The public perception is that we have not done enough with respect to renewable energy. In fact, there was a large amount of capacity before the target was even set. The price of installing rooftop PV solar has fallen substantially. In terms of installed capacity, that is, gigawatts, rather than generation, that is, gigawatt hours, coal is currently only providing around 50 per cent of the energy mix. To even come close to meeting the target set in this bill, around 1,500 to 2,000 wind turbines would need to be built. Wind turbines are intrusive, ineffectual and always best placed in your neighbour’s property, and out of view of your own. The remaining sites capable of having any chance of even 30 per cent utilisation for wind turbines are very limited, because you need a location where the wind blows consistently, of which there are not that many. And it should be close to where the energy is used.

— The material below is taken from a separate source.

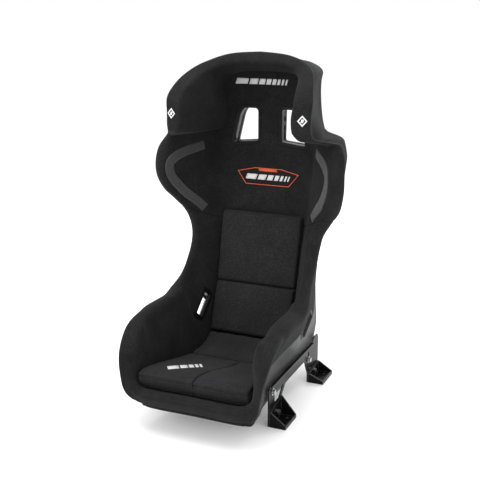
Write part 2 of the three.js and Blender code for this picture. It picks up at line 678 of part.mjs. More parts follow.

Do I honestly think they can install the capacity needed to meet the reduced target? My answer is no. We will be back having this debate again in two or three years’ time, when it becomes apparent that even huge subsidies will not be enough to get sufficient facilities built. If you want to subsidise businesses, subsidise exporters that create long-term jobs. Do not subsidise businesses that devalue and destroy assets already predominantly owned by the taxpayer.

Every business owner in my electorate would like to have the upper hand against their competitors. They would love to receive a guaranteed price for the products they produce, regardless of need, subsidised by someone else. If—and I say if—Australia meets its 2020 renewable energy target, it will not be because we have created an economically self-sustaining, reliable source of renewable energy. People will be using less coal-fired electricity for one reason only: they simply cannot afford it.